Consequently, if this institutional conversion is impossible for the present regime, it can only resist the liberal model’s influence in neighboring countries by military action. “If you can’t join them, beat them” then becomes the plan of action.  

Therefore, we sense or fear that the military action of Russia could go beyond Ukraine and extend to other countries that are tempted by, or have already converted to, the Western package of institutions. Russian leaders can indeed feel under attack, not a military attack, but a strategic and economic one because many of its neighbors and former allies have been moving towards the West ever since the 1990s.

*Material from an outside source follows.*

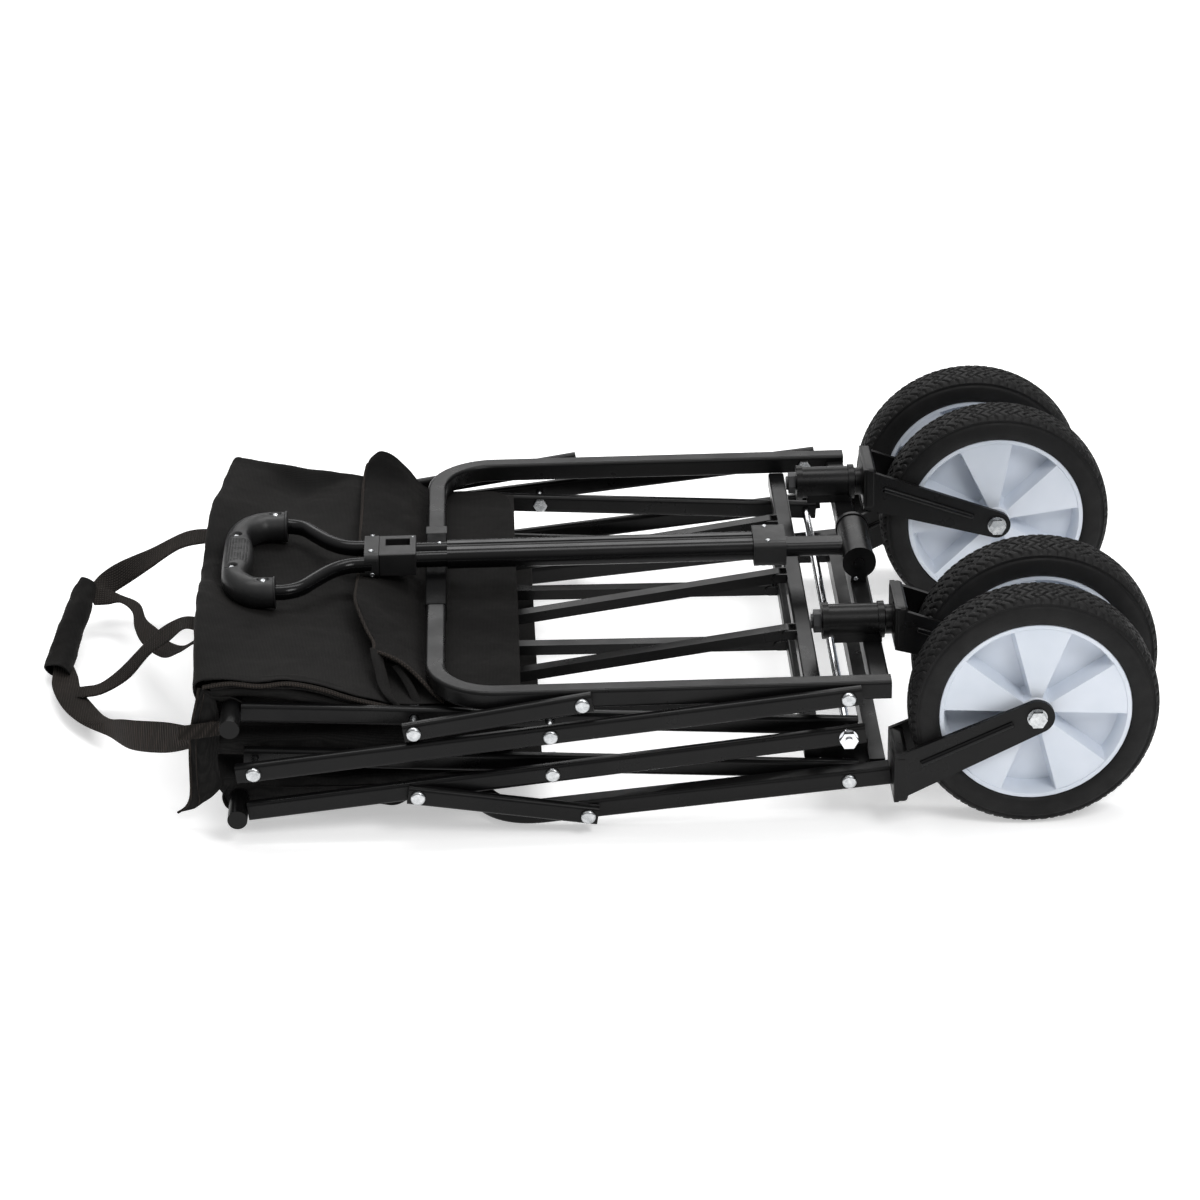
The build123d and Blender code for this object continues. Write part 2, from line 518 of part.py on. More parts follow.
# ---------------------------------------------------------------- side linkages
def linkages():
    """The crossed bars of both sides, their short links, pins and rim tubes."""
    end = 9.0
    export("outer_bars", *both_sides(lambda side: flat_bar(
        CENTRE_TOP, FRONT_PIVOT, OUTER_LAYER, 14.0, 11.0, side, (CENTRE_TOP, FRONT_CROSS, FRONT_PIVOT))))
    export("rear_inner_bars", *both_sides(lambda side: flat_bar(
        CENTRE_TOP, REAR_PIVOT, INNER_LAYER, end, end, side, (CENTRE_TOP, REAR_CROSS, REAR_PIVOT))))
    stop = RIM_REACH - HALF_BAR - RIM_RADIUS
    export("front_rim_bars", *both_sides(lambda side: flat_bar(
        step(FRONT_CROSS, 180 - LEVEL_ANGLE, stop), CENTRE_LOW, INNER_LAYER, 0.0, end, side,
        (FRONT_LINK_TOP, FRONT_CROSS, CENTRE_LOW), ROD_RADIUS + CLEAR)))
    export("rear_rim_bars", *both_sides(lambda side: flat_bar(
        step(REAR_CROSS, 180 + RISE_ANGLE, stop), CENTRE_LOW, LEG_LAYER, 0.0, 14.0, side,
        (REAR_LINK_TOP, REAR_CROSS, CENTRE_LOW), ROD_RADIUS + CLEAR)))
    export("front_links", *both_sides(lambda side: flat_bar(
        FRONT_LINK_TOP, FRONT_LINK_LOW, OUTER_LAYER, 8.0, 8.0, side, (FRONT_LINK_TOP, FRONT_LINK_LOW))))
    export("rear_links", *both_sides(lambda side: flat_bar(
        REAR_LINK_TOP, REAR_LINK_LOW, OUTER_LAYER, 8.0, 8.0, side, (REAR_LINK_TOP, REAR_LINK_LOW))))

    outer_face = OUTER_LAYER + BAR_THICK
    export("centre_top_screws", *both_sides(lambda side: rivet(CENTRE_TOP, outer_face, INNER_LAYER, side)))
    export("front_cross_rivets", *both_sides(lambda side: rivet(FRONT_CROSS, outer_face, INNER_LAYER, side)))
    export("rear_cross_rivets", *both_sides(lambda side: rivet(REAR_CROSS, LEG_OUT, INNER_LAYER, side)))
    export("front_link_pins", *both_sides(lambda side: rivet(FRONT_LINK_TOP, outer_face, INNER_LAYER, side)))
    export("rear_link_pins", *both_sides(lambda side: rivet(REAR_LINK_TOP, outer_face, LEG_LAYER, side)))
    stub = LEG_OUT + 0.2 + CLEAR
    export("front_link_rivets", *both_sides(
        lambda side: rivet(FRONT_LINK_LOW, outer_face, stub, side, tail=False)))
    export("rear_link_rivets", *both_sides(
        lambda side: rivet(REAR_LINK_LOW, outer_face, stub, side, tail=False)))

    x, z = CENTRE_LOW
    rod = cylinder_y(x, z, -LEG_OUT - 9, LEG_OUT + 9, ROD_RADIUS)
    for side in SIDES.values():
        rod += cylinder_y(x, z, side * (LEG_OUT + CLEAR), side * (LEG_OUT + 1.8), 7.5)
        rod += hexagon_y(x, z, side * (LEG_OUT + 1.8), side * (LEG_OUT + 7), BOLT_ACROSS)
    export("centre_rod", rod)

    for name, centre in (("front", FRONT_RIM), ("rear", REAR_RIM)):
        rim = cylinder_y(centre[0], centre[1], -LEG_OUT - 10, LEG_OUT + 10, RIM_RADIUS)
        export(f"{name}_rim_tube", rim)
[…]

This is where the external-institutional dynamics merge with the international-strategic dynamics. John Mearsheimer of the University of Chicago has pointed out that, little by little, the West has encircled Russia over the years 1990-2020, sometimes by design, sometimes accidentally. Not without some justification, at least in their own eyes, Russian leaders feel encircled and, incapable of responding and competing through trade and goods, Russia only has the military left to assert its power and very existence.

In Conclusion

There is thus no easy way out of the present Ukrainian crisis since the real challenge is a very sticky one: it would necessitate a change in Russia to a different institutional package, not necessarily like that of Europe or the United States. Different forms of productive capitalism as Japan, South Korea, and China have shown an institutional package that would enforce stronger respect for the rule of law, different from the “Wild-Wild-West-Kleptocratic” type of capitalism that is present in Russia now.

Our basic point is that a good part of this Russian-Ukrainian crisis needs a Russian internal-institutional explanation to better understand its international dimension. That is not to say that this internal dimension is sufficient, but it is necessary, and it tends to be neglected, as international and strategic aspects, possibly sexier and more spectacular, have monopolized the comments and debates.